### DESCRIPTION OF THE TASK:
Below is a listing. Quote from it, exactly, the lines from the one containing "material.use_nodes = True" down to the one containing "record = json.load(file)", both ends included, and nothing else.

★ ★ ★

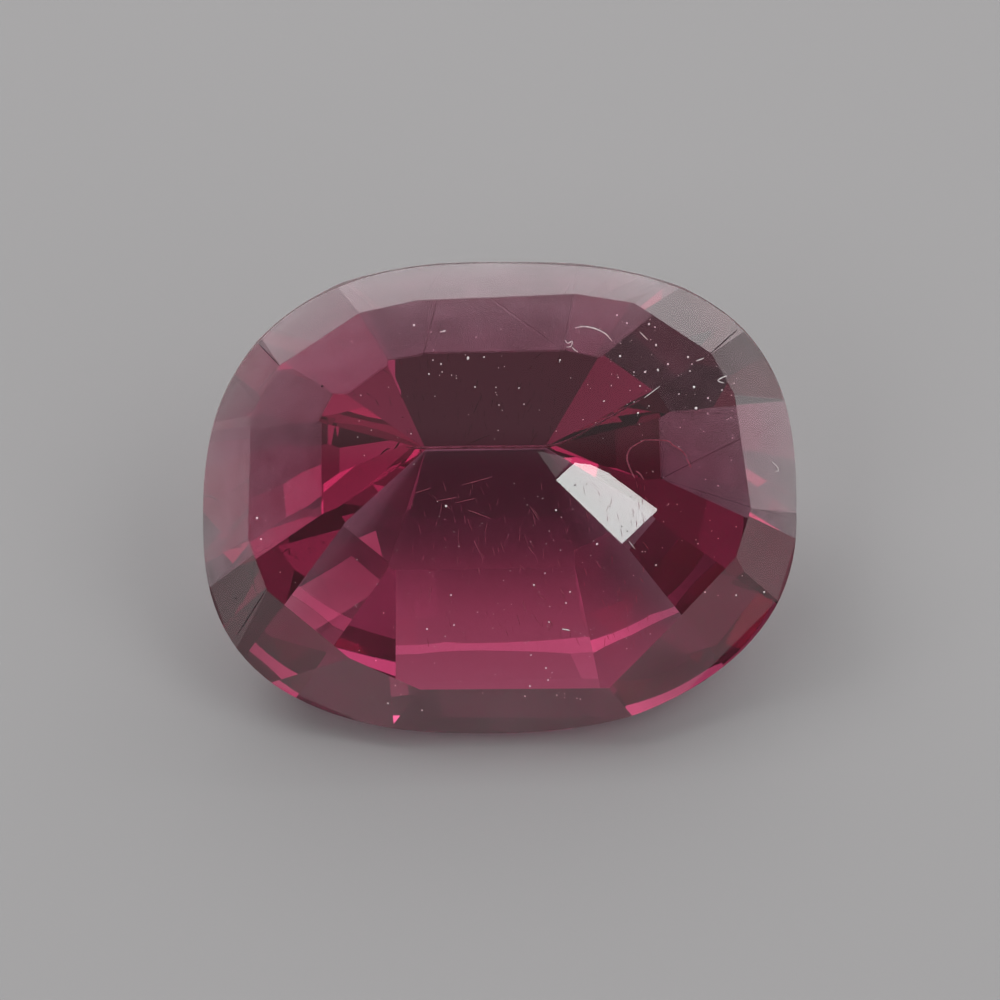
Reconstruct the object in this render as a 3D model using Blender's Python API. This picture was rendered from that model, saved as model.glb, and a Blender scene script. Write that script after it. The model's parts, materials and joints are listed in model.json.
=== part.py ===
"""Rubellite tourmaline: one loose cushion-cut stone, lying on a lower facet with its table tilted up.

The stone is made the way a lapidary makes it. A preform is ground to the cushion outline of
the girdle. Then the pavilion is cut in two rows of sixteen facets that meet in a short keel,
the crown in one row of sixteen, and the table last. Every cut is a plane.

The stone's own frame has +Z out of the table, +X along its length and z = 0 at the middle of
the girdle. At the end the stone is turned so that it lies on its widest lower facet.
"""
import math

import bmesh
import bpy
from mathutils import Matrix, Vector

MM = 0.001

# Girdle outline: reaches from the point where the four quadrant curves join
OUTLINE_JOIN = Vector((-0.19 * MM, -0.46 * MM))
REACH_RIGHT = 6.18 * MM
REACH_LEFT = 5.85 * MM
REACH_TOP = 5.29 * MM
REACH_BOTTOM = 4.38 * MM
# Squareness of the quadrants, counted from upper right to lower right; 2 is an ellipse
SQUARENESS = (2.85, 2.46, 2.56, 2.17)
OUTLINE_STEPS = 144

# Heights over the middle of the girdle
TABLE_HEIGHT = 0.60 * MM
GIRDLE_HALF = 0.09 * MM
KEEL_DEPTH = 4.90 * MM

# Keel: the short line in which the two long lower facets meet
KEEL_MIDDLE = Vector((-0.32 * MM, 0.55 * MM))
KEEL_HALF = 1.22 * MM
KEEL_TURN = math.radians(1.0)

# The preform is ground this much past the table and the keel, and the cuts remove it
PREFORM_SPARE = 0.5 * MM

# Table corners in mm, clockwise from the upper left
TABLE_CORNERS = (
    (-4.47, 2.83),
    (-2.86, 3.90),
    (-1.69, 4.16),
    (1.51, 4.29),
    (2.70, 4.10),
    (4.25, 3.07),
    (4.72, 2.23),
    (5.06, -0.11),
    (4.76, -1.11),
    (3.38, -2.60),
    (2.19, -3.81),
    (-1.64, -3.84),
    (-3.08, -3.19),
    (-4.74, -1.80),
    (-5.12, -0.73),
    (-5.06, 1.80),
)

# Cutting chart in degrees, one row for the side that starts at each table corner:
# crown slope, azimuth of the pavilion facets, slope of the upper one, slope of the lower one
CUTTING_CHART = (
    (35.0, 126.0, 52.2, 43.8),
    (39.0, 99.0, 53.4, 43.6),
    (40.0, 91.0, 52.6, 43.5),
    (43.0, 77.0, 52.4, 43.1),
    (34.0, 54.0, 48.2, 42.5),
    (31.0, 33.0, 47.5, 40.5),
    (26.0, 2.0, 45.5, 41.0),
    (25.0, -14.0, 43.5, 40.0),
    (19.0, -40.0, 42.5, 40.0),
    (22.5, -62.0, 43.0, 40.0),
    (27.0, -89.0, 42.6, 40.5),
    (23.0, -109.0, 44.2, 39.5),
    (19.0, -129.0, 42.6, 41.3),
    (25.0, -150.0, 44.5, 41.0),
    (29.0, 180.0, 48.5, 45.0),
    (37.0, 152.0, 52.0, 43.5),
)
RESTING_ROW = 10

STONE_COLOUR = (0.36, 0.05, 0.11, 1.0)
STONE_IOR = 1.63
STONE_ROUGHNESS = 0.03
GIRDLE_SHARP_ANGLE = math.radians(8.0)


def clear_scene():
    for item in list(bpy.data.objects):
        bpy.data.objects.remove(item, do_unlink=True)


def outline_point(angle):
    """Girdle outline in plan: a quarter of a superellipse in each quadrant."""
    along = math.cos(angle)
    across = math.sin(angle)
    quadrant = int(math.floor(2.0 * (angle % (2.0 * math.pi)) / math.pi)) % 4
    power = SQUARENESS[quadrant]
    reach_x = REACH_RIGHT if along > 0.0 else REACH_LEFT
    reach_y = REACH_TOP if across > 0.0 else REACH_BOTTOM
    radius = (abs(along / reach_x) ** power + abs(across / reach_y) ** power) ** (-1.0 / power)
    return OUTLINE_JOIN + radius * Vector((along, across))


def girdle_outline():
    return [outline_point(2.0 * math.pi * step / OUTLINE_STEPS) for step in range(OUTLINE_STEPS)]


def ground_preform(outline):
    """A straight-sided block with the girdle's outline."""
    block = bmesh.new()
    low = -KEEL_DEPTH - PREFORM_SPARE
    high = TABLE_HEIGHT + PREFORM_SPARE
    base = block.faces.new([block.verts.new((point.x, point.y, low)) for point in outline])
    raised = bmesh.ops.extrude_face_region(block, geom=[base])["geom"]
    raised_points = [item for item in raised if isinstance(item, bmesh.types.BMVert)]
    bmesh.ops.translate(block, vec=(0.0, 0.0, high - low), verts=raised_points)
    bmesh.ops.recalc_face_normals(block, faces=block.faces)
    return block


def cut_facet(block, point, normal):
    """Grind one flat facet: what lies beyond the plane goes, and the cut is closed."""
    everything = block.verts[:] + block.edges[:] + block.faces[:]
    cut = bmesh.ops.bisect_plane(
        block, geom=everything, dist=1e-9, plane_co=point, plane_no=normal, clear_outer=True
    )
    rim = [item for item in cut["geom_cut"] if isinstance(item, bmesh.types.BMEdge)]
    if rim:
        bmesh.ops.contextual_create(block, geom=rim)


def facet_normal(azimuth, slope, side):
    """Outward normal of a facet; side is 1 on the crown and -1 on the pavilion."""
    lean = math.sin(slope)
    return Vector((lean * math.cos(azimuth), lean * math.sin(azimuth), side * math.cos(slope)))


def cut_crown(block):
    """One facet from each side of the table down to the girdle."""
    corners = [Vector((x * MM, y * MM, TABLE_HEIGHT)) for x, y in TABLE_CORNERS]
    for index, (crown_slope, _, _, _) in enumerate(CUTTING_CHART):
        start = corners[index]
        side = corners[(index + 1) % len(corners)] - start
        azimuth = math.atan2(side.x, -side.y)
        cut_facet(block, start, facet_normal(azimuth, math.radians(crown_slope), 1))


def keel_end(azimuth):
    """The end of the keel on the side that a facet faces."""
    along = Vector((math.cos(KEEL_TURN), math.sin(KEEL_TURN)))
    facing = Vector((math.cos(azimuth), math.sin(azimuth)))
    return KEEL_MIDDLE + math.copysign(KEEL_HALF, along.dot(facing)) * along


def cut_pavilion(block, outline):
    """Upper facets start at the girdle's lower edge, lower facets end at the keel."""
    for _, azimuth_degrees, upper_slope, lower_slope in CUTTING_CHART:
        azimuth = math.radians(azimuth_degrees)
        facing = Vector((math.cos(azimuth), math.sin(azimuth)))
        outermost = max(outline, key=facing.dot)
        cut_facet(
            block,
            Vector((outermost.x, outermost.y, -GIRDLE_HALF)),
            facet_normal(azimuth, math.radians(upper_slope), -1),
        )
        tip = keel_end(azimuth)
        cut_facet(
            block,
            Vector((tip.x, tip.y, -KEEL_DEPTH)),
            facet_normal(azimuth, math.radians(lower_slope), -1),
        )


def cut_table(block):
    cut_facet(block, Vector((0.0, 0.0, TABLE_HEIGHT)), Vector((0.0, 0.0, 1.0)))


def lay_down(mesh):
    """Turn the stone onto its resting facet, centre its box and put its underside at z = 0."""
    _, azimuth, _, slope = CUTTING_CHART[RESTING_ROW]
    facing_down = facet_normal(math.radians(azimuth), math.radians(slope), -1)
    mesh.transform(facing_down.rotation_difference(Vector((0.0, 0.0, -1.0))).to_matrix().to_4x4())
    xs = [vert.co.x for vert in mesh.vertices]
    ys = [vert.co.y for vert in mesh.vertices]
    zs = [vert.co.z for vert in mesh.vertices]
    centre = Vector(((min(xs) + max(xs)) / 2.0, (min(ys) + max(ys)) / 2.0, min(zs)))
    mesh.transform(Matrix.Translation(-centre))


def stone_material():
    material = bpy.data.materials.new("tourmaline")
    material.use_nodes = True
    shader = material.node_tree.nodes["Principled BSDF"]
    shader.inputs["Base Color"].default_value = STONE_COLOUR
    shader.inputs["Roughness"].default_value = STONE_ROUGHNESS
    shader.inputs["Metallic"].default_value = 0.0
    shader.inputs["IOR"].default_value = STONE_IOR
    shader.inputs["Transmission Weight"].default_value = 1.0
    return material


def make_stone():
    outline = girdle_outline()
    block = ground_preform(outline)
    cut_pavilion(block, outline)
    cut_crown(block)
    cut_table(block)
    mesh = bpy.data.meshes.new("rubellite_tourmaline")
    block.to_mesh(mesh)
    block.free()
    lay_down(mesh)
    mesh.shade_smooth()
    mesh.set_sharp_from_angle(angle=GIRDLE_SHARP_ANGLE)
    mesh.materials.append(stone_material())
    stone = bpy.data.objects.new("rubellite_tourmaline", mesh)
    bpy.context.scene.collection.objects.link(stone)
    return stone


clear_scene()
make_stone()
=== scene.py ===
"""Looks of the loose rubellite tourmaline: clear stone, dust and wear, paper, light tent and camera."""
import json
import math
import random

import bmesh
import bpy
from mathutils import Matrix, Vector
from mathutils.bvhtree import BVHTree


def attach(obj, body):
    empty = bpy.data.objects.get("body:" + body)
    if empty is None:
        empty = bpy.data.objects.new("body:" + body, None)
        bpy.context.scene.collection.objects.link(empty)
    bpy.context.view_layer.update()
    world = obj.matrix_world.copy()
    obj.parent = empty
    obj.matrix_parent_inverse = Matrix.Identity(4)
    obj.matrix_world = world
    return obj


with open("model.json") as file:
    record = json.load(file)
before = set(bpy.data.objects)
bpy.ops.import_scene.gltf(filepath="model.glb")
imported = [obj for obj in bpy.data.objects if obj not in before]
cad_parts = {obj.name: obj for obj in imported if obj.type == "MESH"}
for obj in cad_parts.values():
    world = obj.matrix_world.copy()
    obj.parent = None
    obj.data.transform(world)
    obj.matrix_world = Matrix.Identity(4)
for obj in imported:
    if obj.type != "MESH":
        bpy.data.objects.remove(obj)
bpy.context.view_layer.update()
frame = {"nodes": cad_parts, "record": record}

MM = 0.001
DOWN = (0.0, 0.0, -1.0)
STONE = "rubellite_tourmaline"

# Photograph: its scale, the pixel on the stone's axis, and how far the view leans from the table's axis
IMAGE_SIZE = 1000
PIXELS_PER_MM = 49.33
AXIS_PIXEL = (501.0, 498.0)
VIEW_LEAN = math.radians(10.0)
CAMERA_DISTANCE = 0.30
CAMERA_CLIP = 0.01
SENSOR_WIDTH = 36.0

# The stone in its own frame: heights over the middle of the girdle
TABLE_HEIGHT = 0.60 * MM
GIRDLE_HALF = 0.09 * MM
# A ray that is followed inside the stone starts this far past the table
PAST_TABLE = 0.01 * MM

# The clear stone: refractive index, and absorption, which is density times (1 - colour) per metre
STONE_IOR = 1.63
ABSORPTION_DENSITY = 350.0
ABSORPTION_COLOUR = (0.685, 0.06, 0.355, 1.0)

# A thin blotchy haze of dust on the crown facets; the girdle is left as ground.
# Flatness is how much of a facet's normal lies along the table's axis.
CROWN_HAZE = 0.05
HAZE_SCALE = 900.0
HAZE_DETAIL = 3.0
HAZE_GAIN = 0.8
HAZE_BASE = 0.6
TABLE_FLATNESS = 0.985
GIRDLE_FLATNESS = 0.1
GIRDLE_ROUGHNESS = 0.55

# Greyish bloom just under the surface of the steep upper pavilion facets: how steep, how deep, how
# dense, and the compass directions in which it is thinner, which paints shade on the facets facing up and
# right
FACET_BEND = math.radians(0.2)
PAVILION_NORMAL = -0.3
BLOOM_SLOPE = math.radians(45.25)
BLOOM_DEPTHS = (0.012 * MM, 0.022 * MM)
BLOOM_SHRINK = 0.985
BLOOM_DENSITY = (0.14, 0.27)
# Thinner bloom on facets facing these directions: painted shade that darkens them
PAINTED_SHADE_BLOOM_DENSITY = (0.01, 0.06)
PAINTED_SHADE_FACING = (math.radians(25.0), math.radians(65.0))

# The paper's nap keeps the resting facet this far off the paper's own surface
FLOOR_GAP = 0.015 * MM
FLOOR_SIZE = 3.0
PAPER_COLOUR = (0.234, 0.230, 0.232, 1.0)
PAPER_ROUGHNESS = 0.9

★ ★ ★

### COMPLETE RESPONSE:
    material.use_nodes = True
    shader = material.node_tree.nodes["Principled BSDF"]
    shader.inputs["Base Color"].default_value = STONE_COLOUR
    shader.inputs["Roughness"].default_value = STONE_ROUGHNESS
    shader.inputs["Metallic"].default_value = 0.0
    shader.inputs["IOR"].default_value = STONE_IOR
    shader.inputs["Transmission Weight"].default_value = 1.0
    return material


def make_stone():
    outline = girdle_outline()
    block = ground_preform(outline)
    cut_pavilion(block, outline)
    cut_crown(block)
    cut_table(block)
    mesh = bpy.data.meshes.new("rubellite_tourmaline")
    block.to_mesh(mesh)
    block.free()
    lay_down(mesh)
    mesh.shade_smooth()
    mesh.set_sharp_from_angle(angle=GIRDLE_SHARP_ANGLE)
    mesh.materials.append(stone_material())
    stone = bpy.data.objects.new("rubellite_tourmaline", mesh)
    bpy.context.scene.collection.objects.link(stone)
    return stone


clear_scene()
make_stone()
=== scene.py ===
"""Looks of the loose rubellite tourmaline: clear stone, dust and wear, paper, light tent and camera."""
import json
import math
import random

import bmesh
import bpy
from mathutils import Matrix, Vector
from mathutils.bvhtree import BVHTree


def attach(obj, body):
    empty = bpy.data.objects.get("body:" + body)
    if empty is None:
        empty = bpy.data.objects.new("body:" + body, None)
        bpy.context.scene.collection.objects.link(empty)
    bpy.context.view_layer.update()
    world = obj.matrix_world.copy()
    obj.parent = empty
    obj.matrix_parent_inverse = Matrix.Identity(4)
    obj.matrix_world = world
    return obj


with open("model.json") as file:
    record = json.load(file)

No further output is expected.